▶ **INFORMATION SHOWN**
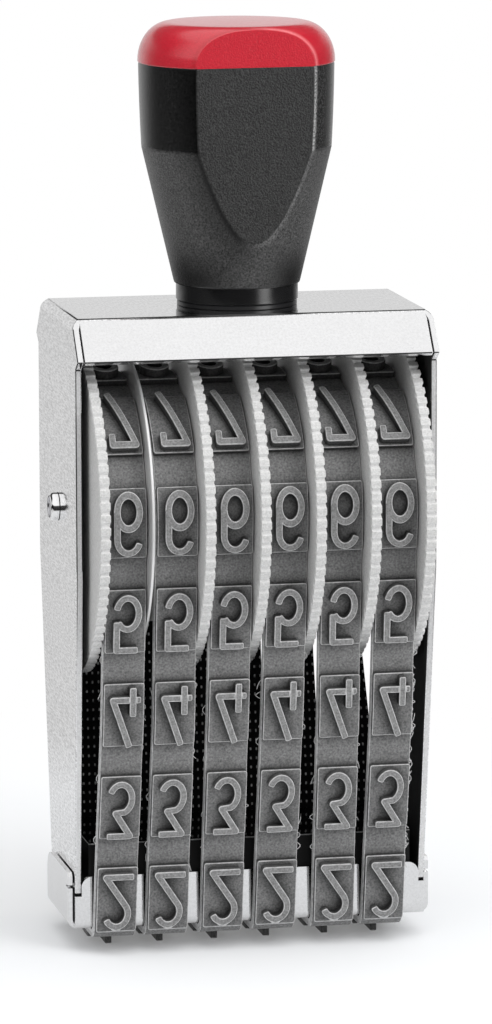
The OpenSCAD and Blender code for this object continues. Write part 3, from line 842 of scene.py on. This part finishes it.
def gripMaterial(low, seam, axis):
    # painted light and shade in zones by distance to the flats, by height and by side, blended softly
    tones = gripTones
    material, tree, shader = newMaterial("gripPlastic", tones["flatRough"])
    place = objectMm(tree)
    x, _, z = separate(tree, place)
    gap = flatGap(tree, place, seam, axis)
    onFlat = ramp(tree, gap, *tones["edge"], 0, 1)
    outline = ramp(tree, gap, *tones["outline"], 0, 1)
    halo = ramp(tree, gap, *tones["haloFrom"], 0, tones["halo"])
    breakHeight = low + handleShape["lipHeight"] + handleShape["coneHeight"]
    above = ramp(tree, z, breakHeight - tones["coneBreak"], breakHeight + tones["coneBreak"], 0, 1)
    start, end = tones["lowCorner"]
    lowness = ramp(tree, z, low + start, low + end, 1, 0)
    aside = ramp(tree, mathNode(tree, "ABSOLUTE", x), *tones["aside"], 0, 1)
    onRight = ramp(tree, x, *tones["toRight"], 0, 1)
    cone = mixNumber(tree, times(tree, lowness, aside), tones["cone"], tones["coneLow"])
    sides = mixNumber(tree, onRight, tones["side"], tones["sideRight"])
    base = mixNumber(tree, above, cone, sides)
    base = mixNumber(tree, times(tree, halo, oneMinus(tree, onRight)), base, 0.0)
    rightTone = mixNumber(tree, above, tones["rightLow"], tones["right"])
    border = mixNumber(tree, onRight, tones["left"], rightTone)
    base = mixNumber(tree, onFlat, mixNumber(tree, outline, base, border), tones["flat"])
    speckled = placeEffect(tree, grain, {"Colour": greyColour(tree, base), "Size": tones["grain"],
                                         "Contrast": tones["contrast"], "Patches": tones["patches"]})
    tree.links.new(speckled["Colour"], shader.inputs["Base Color"])
    polished = times(tree, above, oneMinus(tree, onFlat))
    rough = mixNumber(tree, polished, tones["flatRough"], tones["sideRough"])
    tree.links.new(rough, shader.inputs["Roughness"])
    height = times(tree, speckled["Height"], mixNumber(tree, polished, 1.0, tones["sideBump"]))
    bumpFrom(tree, shader, height, tones["depth"])
    return material


# left and right are the painted shade and painted highlight tones of the flats' borders
capTones = {
    "red": (0.54, 0.016, 0.032),
    "left": (0.46, 0.01, 0.022),
    "right": (0.78, 0.16, 0.18),
    "rough": 0.27,
    "coat": 0.72,
    "grain": 0.42,
    "contrast": 0.5,
    "patches": 0.1,
    "sandy": 1.0,
    "sandyFrom": (-0.7, -0.3),
    "depth": 0.08,
}


def capMaterial(seam, top, axis):
    # red plastic with a sandy top; the flats have a painted shade border on the left and a painted highlight
    # border on the right
    tones = capTones
    material, tree, shader = newMaterial("capPlastic", tones["rough"])
    shader.inputs["Coat Weight"].default_value = tones["coat"]
    place = objectMm(tree)
    x, _, z = separate(tree, place)
    gap = flatGap(tree, place, seam, axis)
    border = mathNode(tree, "SUBTRACT", ramp(tree, gap, *gripTones["outline"], 0, 1),
                      ramp(tree, gap, *gripTones["edge"], 0, 1))
    onRight = ramp(tree, x, *gripTones["toRight"], 0, 1)
    red = mixColour(tree, border, tones["red"], mixColour(tree, onRight, tones["left"], tones["right"]))
    start, end = tones["sandyFrom"]
    onTop = ramp(tree, z, top + start, top + end, 0, 1)
    contrast = mixNumber(tree, onTop, tones["contrast"], tones["sandy"])
    speckled = placeEffect(tree, grain, {"Colour": red, "Size": tones["grain"], "Patches": tones["patches"],
                                         "Contrast": contrast})
    tree.links.new(speckled["Colour"], shader.inputs["Base Color"])
    bumpFrom(tree, shader, speckled["Height"], tones["depth"])
    return material


def cutFlats(bm, seam):
    for side in (0, 180):
        place, facing = flatPlane(side, seam)
        cut = bmesh.ops.bisect_plane(bm, geom=bm.verts[:] + bm.edges[:] + bm.faces[:], plane_co=place,
                                     plane_no=facing, clear_outer=True, dist=0.0001)
        rim = only(cut["geom_cut"], bmesh.types.BMEdge)
        bmesh.ops.edgeloop_fill(bm, edges=rim)
        faceOut(bm)
        border = [edge for edge in rim if edge.is_valid and edge.calc_face_angle(0) > math.radians(2)]
        bevelEdges(bm, border, handleShape["flatRound"], 3)


def gripOutline(low, seam):
    shape = handleShape
    neck = shape["neckRadius"]
    wide = shape["coneTop"]
    lip = low + shape["lipHeight"]
    coneTop = lip + shape["coneHeight"]
    slope = (wide - shape["coneLow"]) / shape["coneHeight"]
    flare = (shape["gripTop"] - wide) / (seam - coneTop)
    foot = [(0, low), (neck - 0.3, low), (neck, low + 0.3), (neck, lip - 0.5),
            (shape["coneLow"] - 0.1, lip - 0.2)]
    cone = [(shape["coneLow"] + slope * d, lip + d) for d in shape["coneRings"]]
    breakRound = [(wide - slope * 1.6, coneTop - 1.6), (wide - 0.09, coneTop - 0.4), (wide, coneTop + 0.5),
                  (wide + flare * 1.8, coneTop + 1.8)]
    upper = [(wide + flare * d + shape["swell"] * math.sin(math.pi * d / (seam - coneTop)), coneTop + d)
             for d in shape["upperRings"]]
    end = [(shape["gripTop"] - 0.03, seam - 0.5), (shape["gripTop"] - 0.15, seam), (0, seam)]
    return [*foot, *cone, *breakRound, *upper, *end]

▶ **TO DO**
Would you copy out each line exactly as written?

▶ **COMPLETE OUTPUT**
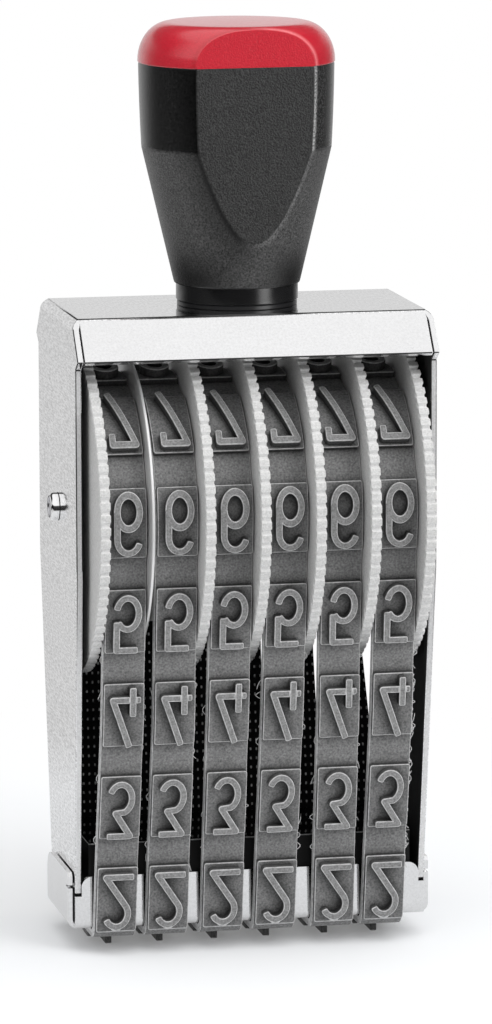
The OpenSCAD and Blender code for this object continues. Write part 3, from line 842 of scene.py on. This part finishes it.
def gripMaterial(low, seam, axis):
    # painted light and shade in zones by distance to the flats, by height and by side, blended softly
    tones = gripTones
    material, tree, shader = newMaterial("gripPlastic", tones["flatRough"])
    place = objectMm(tree)
    x, _, z = separate(tree, place)
    gap = flatGap(tree, place, seam, axis)
    onFlat = ramp(tree, gap, *tones["edge"], 0, 1)
    outline = ramp(tree, gap, *tones["outline"], 0, 1)
    halo = ramp(tree, gap, *tones["haloFrom"], 0, tones["halo"])
    breakHeight = low + handleShape["lipHeight"] + handleShape["coneHeight"]
    above = ramp(tree, z, breakHeight - tones["coneBreak"], breakHeight + tones["coneBreak"], 0, 1)
    start, end = tones["lowCorner"]
    lowness = ramp(tree, z, low + start, low + end, 1, 0)
    aside = ramp(tree, mathNode(tree, "ABSOLUTE", x), *tones["aside"], 0, 1)
    onRight = ramp(tree, x, *tones["toRight"], 0, 1)
    cone = mixNumber(tree, times(tree, lowness, aside), tones["cone"], tones["coneLow"])
    sides = mixNumber(tree, onRight, tones["side"], tones["sideRight"])
    base = mixNumber(tree, above, cone, sides)
    base = mixNumber(tree, times(tree, halo, oneMinus(tree, onRight)), base, 0.0)
    rightTone = mixNumber(tree, above, tones["rightLow"], tones["right"])
    border = mixNumber(tree, onRight, tones["left"], rightTone)
    base = mixNumber(tree, onFlat, mixNumber(tree, outline, base, border), tones["flat"])
    speckled = placeEffect(tree, grain, {"Colour": greyColour(tree, base), "Size": tones["grain"],
                                         "Contrast": tones["contrast"], "Patches": tones["patches"]})
    tree.links.new(speckled["Colour"], shader.inputs["Base Color"])
    polished = times(tree, above, oneMinus(tree, onFlat))
    rough = mixNumber(tree, polished, tones["flatRough"], tones["sideRough"])
    tree.links.new(rough, shader.inputs["Roughness"])
    height = times(tree, speckled["Height"], mixNumber(tree, polished, 1.0, tones["sideBump"]))
    bumpFrom(tree, shader, height, tones["depth"])
    return material


# left and right are the painted shade and painted highlight tones of the flats' borders
capTones = {
    "red": (0.54, 0.016, 0.032),
    "left": (0.46, 0.01, 0.022),
    "right": (0.78, 0.16, 0.18),
    "rough": 0.27,
    "coat": 0.72,
    "grain": 0.42,
    "contrast": 0.5,
    "patches": 0.1,
    "sandy": 1.0,
    "sandyFrom": (-0.7, -0.3),
    "depth": 0.08,
}


def capMaterial(seam, top, axis):
    # red plastic with a sandy top; the flats have a painted shade border on the left and a painted highlight
    # border on the right
    tones = capTones
    material, tree, shader = newMaterial("capPlastic", tones["rough"])
    shader.inputs["Coat Weight"].default_value = tones["coat"]
    place = objectMm(tree)
    x, _, z = separate(tree, place)
    gap = flatGap(tree, place, seam, axis)
    border = mathNode(tree, "SUBTRACT", ramp(tree, gap, *gripTones["outline"], 0, 1),
                      ramp(tree, gap, *gripTones["edge"], 0, 1))
    onRight = ramp(tree, x, *gripTones["toRight"], 0, 1)
    red = mixColour(tree, border, tones["red"], mixColour(tree, onRight, tones["left"], tones["right"]))
    start, end = tones["sandyFrom"]
    onTop = ramp(tree, z, top + start, top + end, 0, 1)
    contrast = mixNumber(tree, onTop, tones["contrast"], tones["sandy"])
    speckled = placeEffect(tree, grain, {"Colour": red, "Size": tones["grain"], "Patches": tones["patches"],
                                         "Contrast": contrast})
    tree.links.new(speckled["Colour"], shader.inputs["Base Color"])
    bumpFrom(tree, shader, speckled["Height"], tones["depth"])
    return material


def cutFlats(bm, seam):
    for side in (0, 180):
        place, facing = flatPlane(side, seam)
        cut = bmesh.ops.bisect_plane(bm, geom=bm.verts[:] + bm.edges[:] + bm.faces[:], plane_co=place,
                                     plane_no=facing, clear_outer=True, dist=0.0001)
        rim = only(cut["geom_cut"], bmesh.types.BMEdge)
        bmesh.ops.edgeloop_fill(bm, edges=rim)
        faceOut(bm)
        border = [edge for edge in rim if edge.is_valid and edge.calc_face_angle(0) > math.radians(2)]
        bevelEdges(bm, border, handleShape["flatRound"], 3)


def gripOutline(low, seam):
    shape = handleShape
    neck = shape["neckRadius"]
    wide = shape["coneTop"]
    lip = low + shape["lipHeight"]
    coneTop = lip + shape["coneHeight"]
    slope = (wide - shape["coneLow"]) / shape["coneHeight"]
    flare = (shape["gripTop"] - wide) / (seam - coneTop)
    foot = [(0, low), (neck - 0.3, low), (neck, low + 0.3), (neck, lip - 0.5),
            (shape["coneLow"] - 0.1, lip - 0.2)]
    cone = [(shape["coneLow"] + slope * d, lip + d) for d in shape["coneRings"]]
    breakRound = [(wide - slope * 1.6, coneTop - 1.6), (wide - 0.09, coneTop - 0.4), (wide, coneTop + 0.5),
                  (wide + flare * 1.8, coneTop + 1.8)]
    upper = [(wide + flare * d + shape["swell"] * math.sin(math.pi * d / (seam - coneTop)), coneTop + d)
             for d in shape["upperRings"]]
    end = [(shape["gripTop"] - 0.03, seam - 0.5), (shape["gripTop"] - 0.15, seam), (0, seam)]
    return [*foot, *cone, *breakRound, *upper, *end]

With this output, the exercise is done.